Meisel confirmed that, like the mice, the worms with mitochondrial disease benefited from a low-oxygen environment. He then mutagenized the worms, subjecting them to a chemical treatment that induces many random gene mutations, before returning them to normal oxygen. Most of the worms died upon return. But by studying the survivors’ mutations, the researchers identified genes that might protect against oxygen sensitivity — genes encoding proteins that could one day be targeted with pills.

“You just mutagenize and ask for something to crawl out,” says Ruvkun, who was surprised to see mutations related to hypoxia that he’d never encountered before. “That’s the joy of genetics. It takes you for a ride.”

Of mice and worms

Aside from offering pathways for a hypoxia pill, that most recent study encourages Mootha that his team has found something important.

“When we did the study in 2016, I was concerned that it was some type of fluke, something weird about this specific mouse,” he says. “But the benefits of hypoxia and the exact same mutations are evolutionarily conserved in worms, too. It feels like we’ve uncovered a very, very profound relationship.”

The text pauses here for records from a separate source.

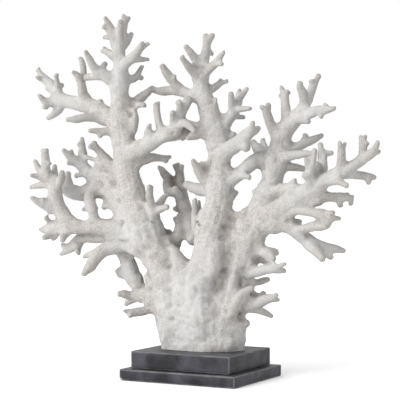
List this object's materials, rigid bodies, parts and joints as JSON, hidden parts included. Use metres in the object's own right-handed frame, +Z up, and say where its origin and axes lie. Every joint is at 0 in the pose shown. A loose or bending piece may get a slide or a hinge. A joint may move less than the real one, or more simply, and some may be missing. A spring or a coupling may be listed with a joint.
{
  "type": "branching coral on a stand",
  "caption": "Faux branching coral with a broad trunk and forked, knobbly limbs, fixed upright on a dark two-tier rectangular stand.",
  "frame": {"origin": "middle of the stand's flat underside", "axes": "+Z up; X along the stand's long side and the coral's fan, the stand's front faces -Y"},
  "size_m": [0.3898, 0.1464, 0.3673],
  "materials": {
    "coral": "matte off-white cast resin with a fine granular surface and warm grey in its recesses",
    "stand": "charcoal black satin cast resin with slightly worn, lighter edges"
  },
  "bodies": {
    "root": {"back_left_limb": "coral", "back_low_limb": "coral", "back_right_limb": "coral", "centre_crown": "coral", "centre_left_limb": "coral", "centre_limb": "coral", "centre_right_lower_limb": "coral", "centre_right_middle_limb": "coral", "centre_right_upper_limb": "coral", "coral_trunk": "coral", "far_left_limb": "coral", "far_right_limb": "coral", "far_right_low_limb": "coral", "left_mid_limb": "coral", "low_left_fork_limb": "coral", "low_left_lower_limb": "coral", "low_right_lower_limb": "coral", "low_right_middle_limb": "coral", "low_right_small_limb": "coral", "low_right_upper_limb": "coral", "lower_left_limb": "coral", "mast": "coral", "mast_crown": "coral", "mast_left_twigs": "coral", "mast_right_limb": "coral", "rear_limb": "coral", "right_crown": "coral", "right_limb": "coral", "stand_lower_tier": "stand", "stand_upper_tier": "stand", "upper_left_limb": "coral"}
  },
  "joints": []
}
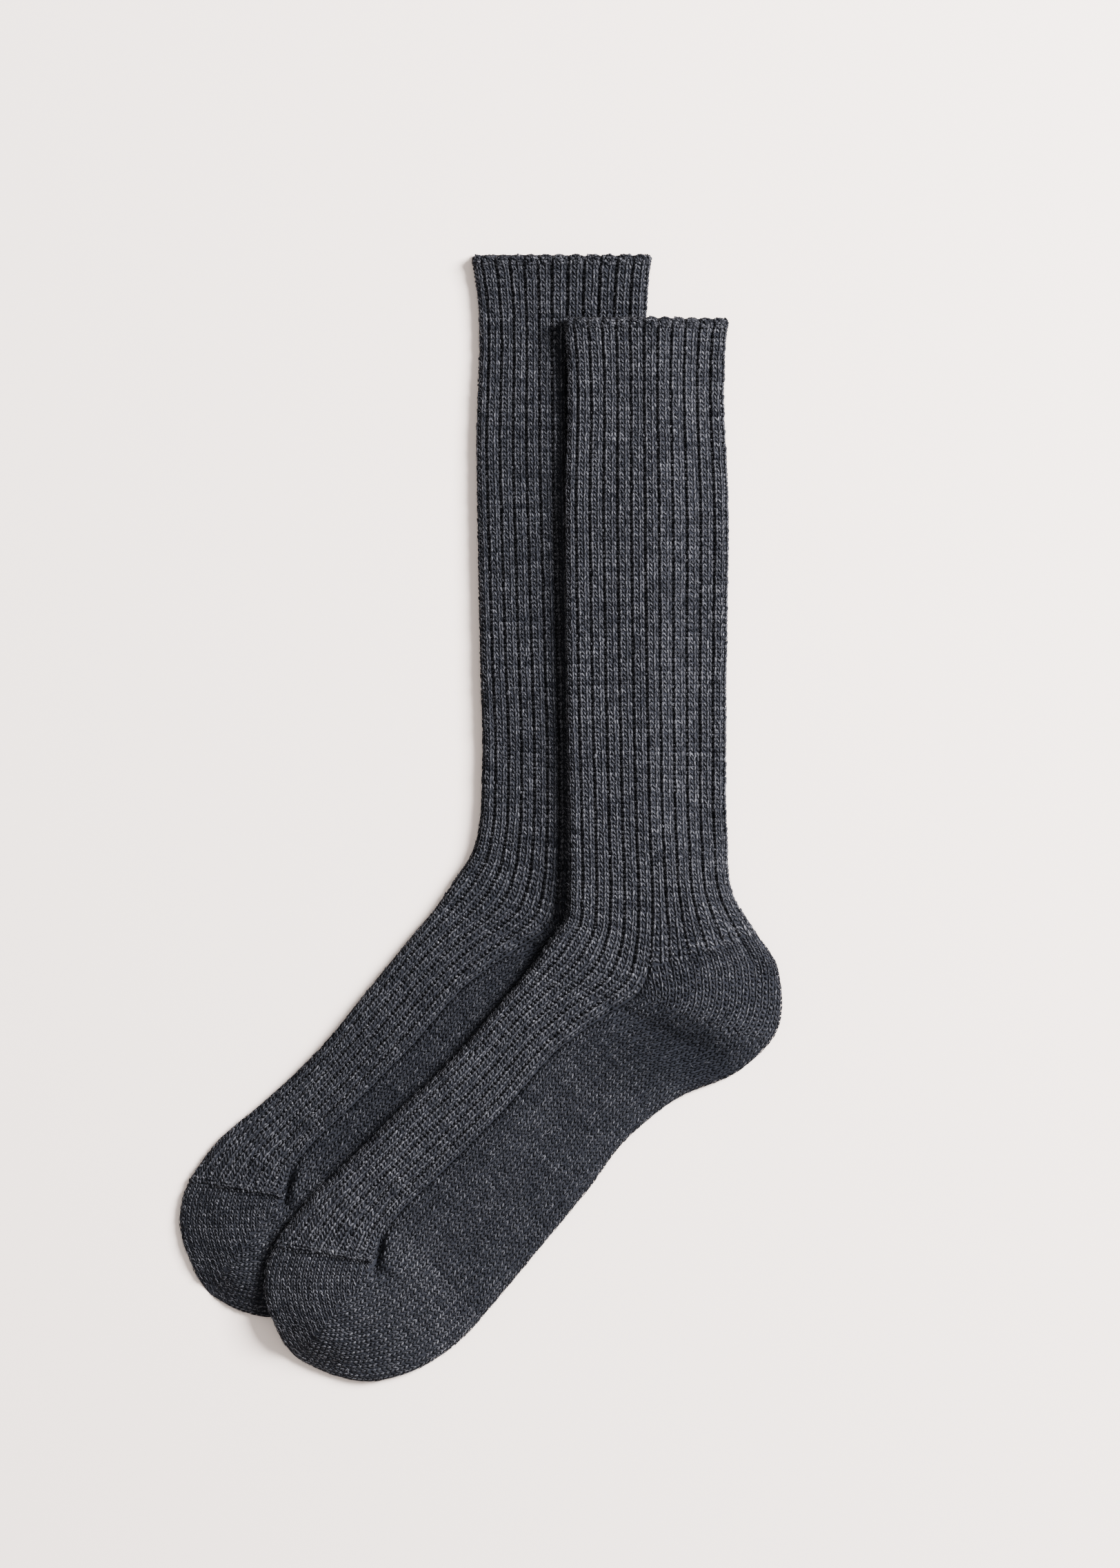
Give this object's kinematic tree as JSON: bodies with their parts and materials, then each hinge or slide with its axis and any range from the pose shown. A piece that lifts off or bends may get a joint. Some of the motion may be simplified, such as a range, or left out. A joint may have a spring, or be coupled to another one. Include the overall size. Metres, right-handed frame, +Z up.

Ever since Berra began collaborating with Mootha, he’s been noticing instances of beneficial hypoxia throughout nature. Human fetuses “survive beautifully with one-fifth of the oxygenation that we have in our blood right now,” he says, and seals empty their lungs of air and slow their heart rates as they dive to catch fish hundreds of feet into the ocean, reducing blood flow to their organs.

To Mootha, what once felt like a paradox has started making sense. And it’s led to findings that offer much-needed hope to patients with diseases that as of yet have no effective treatments.

“There’s been so much luck and serendipity in this entire discovery,” he says. “But sometimes you need that in science.”

Molly McDonough is the associate editor of Harvard Medicine.